Secure multi-party computation (MPC) enables collaboration between different parties and their AI data sets. Through this federated learning framework (Yang et al., 2019), both parties can perform complex computations on the merged data set with full privacy protections in place, not revealing each other’s underlaying data (Knott et al., 2021). In addition, a publicly auditable secure computation combined with an improved version of the SPDZ framework allows anyone to verify that the output is indeed correct through a transcript of the protocol (Baum et al., 2014). This helps establish transparency and trust, one of the challenges important to the military use of AI (Svenmarck et al., 2018, Ch. 4).

Differential Privacy provides strong privacy guarantees as it quantifies to what extent individual privacy in a statistical data set is retained while at the same time providing useful aggregate information about the data set (Geng et al., 2015). Differential Privacy could prevent membership inference.

Homomorphic Encryption (HE) allows for private AI training and prediction in a cloud environment using private encrypted data, without decrypting it. With Homomorphic Encryption, the order of encryption and computation can be switched around, as the same result is returned if encrypting first, then compute, or computing first then encrypt (Lauter, 2021).

When synthetic data and pre-trained models are used, it is imperative that the same lessons learned from securing the software supply chain are applied to machine learning security and its supply chain. Only trusted sources should be used, where repositories are accessed over secure channels and contain digital signatures that are verified, to prevent backdoored AI models.

Furthermore, governments should take note and enact regulations and oversight of some of these AI models and set up ethical oversight committees. Not everyone should have access to pharmaceutical, biological and chemical models.

Conclusion

The potential of AI is undeniable. But so is the potential of abuse. In this essay I tried to highlight the pain points of the current AI industry and the potential of abuse through cyber-attacks against AI now and into the future. One positive note is that there is a lot of ongoing research into this field to improve Machine Learning and plug the vulnerabilities.

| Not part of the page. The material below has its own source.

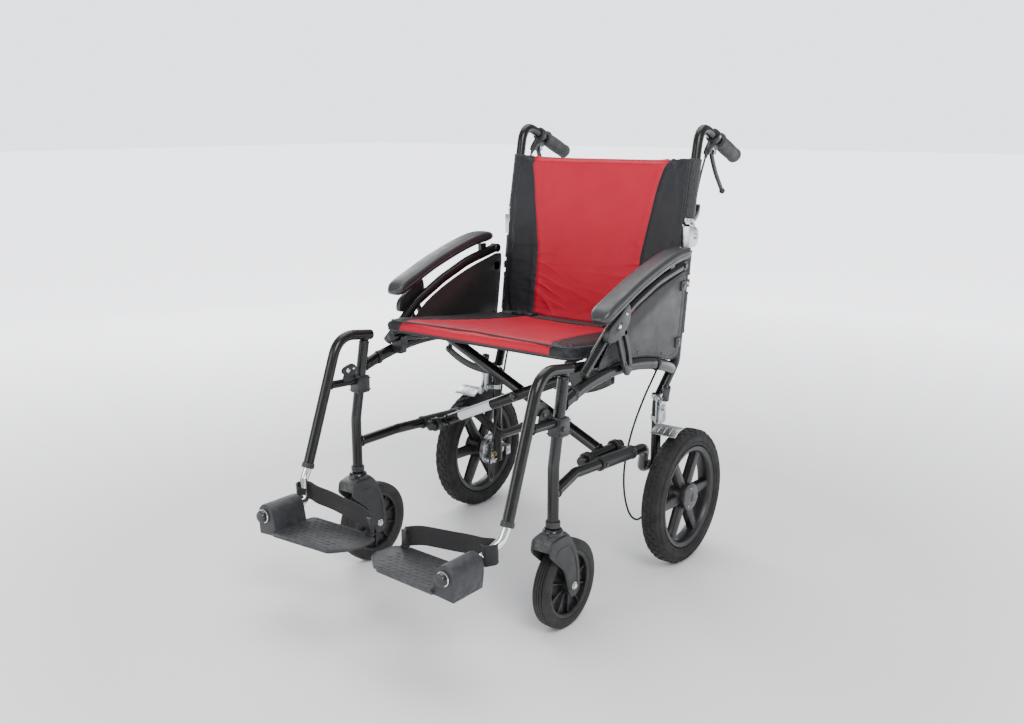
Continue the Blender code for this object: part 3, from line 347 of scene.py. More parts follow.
class Piece:
    """One visible piece, standing for a CAD node unless it is extra. Shapes are added in the row frame."""

    def __init__(self, node, material, extra=False):
        self.node, self.extra = node, extra
        self.mesh = bmesh.new()
        self.used = []
        self.paint(material)

    def paint(self, material):
        if material not in self.used:
            self.used.append(material)
        self.index = self.used.index(material)
        return self

    def take(self, other):
        """Adds a bmesh, in the current material."""
        for face in other.faces:
            face.material_index = self.index
        data = bpy.data.meshes.new("part")
        other.to_mesh(data)
        other.free()
        self.mesh.from_mesh(data)
        bpy.data.meshes.remove(data)
        return self

    def sweep(self, path, section, up=None, closed=False, scale=None):
        """Carries a section along the path. Its second axis stays nearest to up."""
        path = [Vector(p) for p in path]
        mesh = bmesh.new()
        count = len(path)
        normal = None
        rows = []
        for i, point in enumerate(path):
            ahead = path[(i + 1) % count] if closed else path[min(i + 1, count - 1)]
            behind = path[i - 1] if closed or i else path[0]
            along = (ahead - behind).normalized()
            if up is not None:
                lift = up(i / (count - 1)) if callable(up) else Vector(up)
            elif normal is None:
                lift = along.orthogonal()
            else:
                lift = normal
            normal = (lift - along * lift.dot(along)).normalized()
            across = along.cross(normal)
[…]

But AI is still too much of a black box and more research seems to be needed to open this up, as to be able to simply explain why things happen as they happen, before they might happen. There are still too many surprises, and maybe we move too fast in this field.

Additionally, more research is required in the cyber defence field to protect AI systems from abuse, like investigating techniques for backdoor detection in machine learning. The Cyber Security industry needs to establish training resources on AI and its Cyber Defence, same as there is for SCADA, Cloud or Network security. As every sector in society applies AI, they all need training.